*Task directions*. Search the material below for the string "from" and list each line that holds it.

···

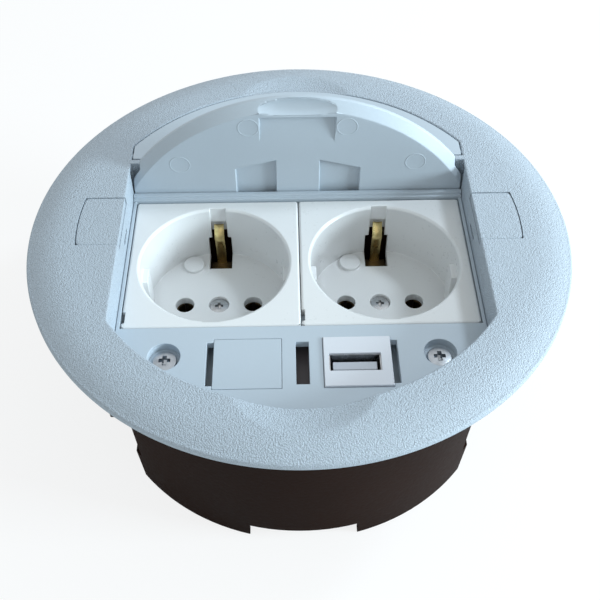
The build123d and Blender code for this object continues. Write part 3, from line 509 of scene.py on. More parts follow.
HOUSING = Moulded(
    "grained_housing", linear(171, 181, 191),
    roughness=0.5, grain_size=0.23, grain_height=0.34, grain_shade=0.3, pebbled=0.55,
)
SMOOTH = Moulded(
    "smooth_housing", linear(182, 192, 201),
    roughness=0.44, grain_size=0.9, grain_height=0.012, grain_shade=0.012, mottle=0.025,
)
WHITE = Moulded(
    "white_plastic", linear(244, 246, 247),
    roughness=0.3, grain_size=1.1, grain_height=0.006, grain_shade=0.008, mottle=0.015, coat=0.25,
)
# Dark grey for the middle slot's web: painted shade of the deep slot, not the panel's own colour
WEB_PAINTED_SHADE = Moulded(
    "web_painted_shade", linear(106, 98, 100),
    roughness=0.5, grain_size=0.9, grain_height=0.012, grain_shade=0.012, mottle=0.025,
)
LAVENDER = Moulded(
    "usb_plastic", linear(214, 223, 247),
    roughness=0.34, grain_size=1.0, grain_height=0.006, grain_shade=0.01, mottle=0.015, coat=0.15,
)
# Grey, though the tongue itself is white: painted shade of the tongue sunk in its port
TONGUE = Moulded(
    "tongue_plastic_painted_shade", linear(184, 188, 196),
    roughness=0.34, grain_size=1.0, grain_height=0.006, grain_shade=0.01, mottle=0.03, coat=0.15,
)
BASE = Moulded(
    "base_plastic", linear(66, 56, 51),
    roughness=0.5, grain_size=0.8, grain_height=0.01, grain_shade=0.02, mottle=0.03,
)
DARK = Moulded(
    "dark_plastic", linear(35, 20, 14),
    roughness=0.5, grain_size=0.7, grain_height=0.04, grain_shade=0.12, mottle=0.2, ior=1.1, pebbled=0.55,
)
CLAW = Moulded(
    "claw_plastic", linear(32, 31, 32),
    roughness=0.45, grain_size=0.6, grain_height=0.02, grain_shade=0.06, mottle=0.06, pebbled=0.55,
)
RUBBER = Moulded(
    "soft_black", linear(38, 37, 38),
    roughness=0.75, grain_size=0.5, grain_height=0.03, grain_shade=0.1, mottle=0.08, pebbled=0.55,
)
STEEL = Metal("plated_steel", (0.5, 0.52, 0.54), tarnish=(0.26, 0.26, 0.25), roughness=0.3)
ZINC = Metal("dull_zinc", (0.42, 0.46, 0.5), tarnish=(0.24, 0.26, 0.28), roughness=0.34)
SHELL = Metal("drawn_shell", (0.46, 0.45, 0.46), tarnish=(0.28, 0.26, 0.25), roughness=0.34)
BRASS = Metal("brass", (0.66, 0.53, 0.24), tarnish=(0.36, 0.27, 0.12), roughness=0.3)
# Brass darkened far below its own colour: partly tarnish, mostly painted shade of the deep pin holes and
# slots it sits in
SHADE_DARKENED_BRASS = Metal("contact_brass_painted_shade", (0.13, 0.098, 0.055), tarnish=(0.07, 0.052, 0.034), roughness=0.45)
BOARD = Lacquered("circuit_board", linear(24, 96, 52), track=linear(58, 140, 82))
BROWN = Insulation("wire_brown", linear(104, 62, 38), stripe=linear(104, 62, 38))
BLUE = Insulation("wire_blue", linear(56, 96, 176), stripe=linear(56, 96, 176))
GREEN = Insulation("wire_green", linear(72, 140, 60), stripe=linear(222, 205, 70))


def full_turn(steps: int) -> np.ndarray:
    """Even angles of a whole turn, from 0."""
    return np.linspace(0, 2 * math.pi, steps, endpoint=False)


def around_z(radius: np.ndarray | float, angle: np.ndarray, level: np.ndarray | float) -> np.ndarray:
    """Points about Z: radius r, angle a and height z become (r cos a, r sin a, z).

    Args:
        radius, level: Radius and height: one for a row of points, one for each, or a column of rows.
        angle: The angles of a row.

    Returns:
        The points, their three coordinates last.
    """
    x, y = radius * np.cos(angle), radius * np.sin(angle)
    return np.stack((x, y, np.broadcast_to(level, x.shape)), axis=-1)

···

*Problem solution*.
The build123d and Blender code for this object continues. Write part 3, from line 509 of scene.py on. More parts follow.
    """Even angles of a whole turn, from 0."""